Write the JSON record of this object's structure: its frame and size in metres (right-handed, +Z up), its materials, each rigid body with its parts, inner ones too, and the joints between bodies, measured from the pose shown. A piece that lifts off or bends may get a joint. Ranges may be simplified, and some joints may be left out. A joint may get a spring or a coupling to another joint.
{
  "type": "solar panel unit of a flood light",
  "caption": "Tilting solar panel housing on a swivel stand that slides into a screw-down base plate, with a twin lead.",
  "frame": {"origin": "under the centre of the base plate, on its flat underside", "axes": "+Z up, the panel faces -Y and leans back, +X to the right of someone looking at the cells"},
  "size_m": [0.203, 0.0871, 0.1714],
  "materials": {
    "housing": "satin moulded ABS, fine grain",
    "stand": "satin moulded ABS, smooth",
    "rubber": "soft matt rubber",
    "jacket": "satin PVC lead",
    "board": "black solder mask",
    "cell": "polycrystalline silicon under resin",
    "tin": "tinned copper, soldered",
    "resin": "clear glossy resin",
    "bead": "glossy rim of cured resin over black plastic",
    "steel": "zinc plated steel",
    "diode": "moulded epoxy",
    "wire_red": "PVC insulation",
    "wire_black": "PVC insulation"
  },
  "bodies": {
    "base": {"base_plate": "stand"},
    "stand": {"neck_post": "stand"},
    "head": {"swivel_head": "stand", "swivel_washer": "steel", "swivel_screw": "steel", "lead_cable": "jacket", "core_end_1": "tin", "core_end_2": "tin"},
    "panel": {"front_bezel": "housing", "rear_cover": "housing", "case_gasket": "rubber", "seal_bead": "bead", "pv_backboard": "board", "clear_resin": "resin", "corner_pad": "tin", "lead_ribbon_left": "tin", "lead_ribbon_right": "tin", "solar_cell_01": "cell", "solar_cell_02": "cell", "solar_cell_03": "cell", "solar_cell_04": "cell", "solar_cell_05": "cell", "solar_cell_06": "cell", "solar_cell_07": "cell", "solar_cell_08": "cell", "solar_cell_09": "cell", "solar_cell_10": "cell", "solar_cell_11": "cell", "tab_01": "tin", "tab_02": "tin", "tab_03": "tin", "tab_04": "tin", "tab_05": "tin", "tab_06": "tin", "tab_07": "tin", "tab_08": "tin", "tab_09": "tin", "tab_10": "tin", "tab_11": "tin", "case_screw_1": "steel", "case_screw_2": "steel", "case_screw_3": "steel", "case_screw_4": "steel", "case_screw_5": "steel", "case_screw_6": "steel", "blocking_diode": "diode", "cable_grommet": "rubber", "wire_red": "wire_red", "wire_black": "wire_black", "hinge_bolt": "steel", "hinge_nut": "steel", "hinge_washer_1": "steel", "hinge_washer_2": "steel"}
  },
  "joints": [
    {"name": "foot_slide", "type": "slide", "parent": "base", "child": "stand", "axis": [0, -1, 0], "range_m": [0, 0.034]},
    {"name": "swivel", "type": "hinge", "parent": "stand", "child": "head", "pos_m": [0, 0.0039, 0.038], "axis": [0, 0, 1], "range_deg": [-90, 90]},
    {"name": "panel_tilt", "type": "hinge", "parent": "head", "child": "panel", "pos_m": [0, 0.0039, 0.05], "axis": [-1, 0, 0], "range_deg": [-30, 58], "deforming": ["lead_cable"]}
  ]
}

Exercise prompt: From the preceding material, extract every line exactly.

The answer:
Write the JSON record of this object's structure: its frame and size in metres (right-handed, +Z up), its materials, each rigid body with its parts, inner ones too, and the joints between bodies, measured from the pose shown. A piece that lifts off or bends may get a joint. Ranges may be simplified, and some joints may be left out. A joint may get a spring or a coupling to another joint.
{
  "type": "solar panel unit of a flood light",
  "caption": "Tilting solar panel housing on a swivel stand that slides into a screw-down base plate, with a twin lead.",
  "frame": {"origin": "under the centre of the base plate, on its flat underside", "axes": "+Z up, the panel faces -Y and leans back, +X to the right of someone looking at the cells"},
  "size_m": [0.203, 0.0871, 0.1714],
  "materials": {
    "housing": "satin moulded ABS, fine grain",
    "stand": "satin moulded ABS, smooth",
    "rubber": "soft matt rubber",
    "jacket": "satin PVC lead",
    "board": "black solder mask",
    "cell": "polycrystalline silicon under resin",
    "tin": "tinned copper, soldered",
    "resin": "clear glossy resin",
    "bead": "glossy rim of cured resin over black plastic",
    "steel": "zinc plated steel",
    "diode": "moulded epoxy",
    "wire_red": "PVC insulation",
    "wire_black": "PVC insulation"
  },
  "bodies": {
    "base": {"base_plate": "stand"},
    "stand": {"neck_post": "stand"},
    "head": {"swivel_head": "stand", "swivel_washer": "steel", "swivel_screw": "steel", "lead_cable": "jacket", "core_end_1": "tin", "core_end_2": "tin"},
    "panel": {"front_bezel": "housing", "rear_cover": "housing", "case_gasket": "rubber", "seal_bead": "bead", "pv_backboard": "board", "clear_resin": "resin", "corner_pad": "tin", "lead_ribbon_left": "tin", "lead_ribbon_right": "tin", "solar_cell_01": "cell", "solar_cell_02": "cell", "solar_cell_03": "cell", "solar_cell_04": "cell", "solar_cell_05": "cell", "solar_cell_06": "cell", "solar_cell_07": "cell", "solar_cell_08": "cell", "solar_cell_09": "cell", "solar_cell_10": "cell", "solar_cell_11": "cell", "tab_01": "tin", "tab_02": "tin", "tab_03": "tin", "tab_04": "tin", "tab_05": "tin", "tab_06": "tin", "tab_07": "tin", "tab_08": "tin", "tab_09": "tin", "tab_10": "tin", "tab_11": "tin", "case_screw_1": "steel", "case_screw_2": "steel", "case_screw_3": "steel", "case_screw_4": "steel", "case_screw_5": "steel", "case_screw_6": "steel", "blocking_diode": "diode", "cable_grommet": "rubber", "wire_red": "wire_red", "wire_black": "wire_black", "hinge_bolt": "steel", "hinge_nut": "steel", "hinge_washer_1": "steel", "hinge_washer_2": "steel"}
  },
  "joints": [
    {"name": "foot_slide", "type": "slide", "parent": "base", "child": "stand", "axis": [0, -1, 0], "range_m": [0, 0.034]},
    {"name": "swivel", "type": "hinge", "parent": "stand", "child": "head", "pos_m": [0, 0.0039, 0.038], "axis": [0, 0, 1], "range_deg": [-90, 90]},
    {"name": "panel_tilt", "type": "hinge", "parent": "head", "child": "panel", "pos_m": [0, 0.0039, 0.05], "axis": [-1, 0, 0], "range_deg": [-30, 58], "deforming": ["lead_cable"]}
  ]
}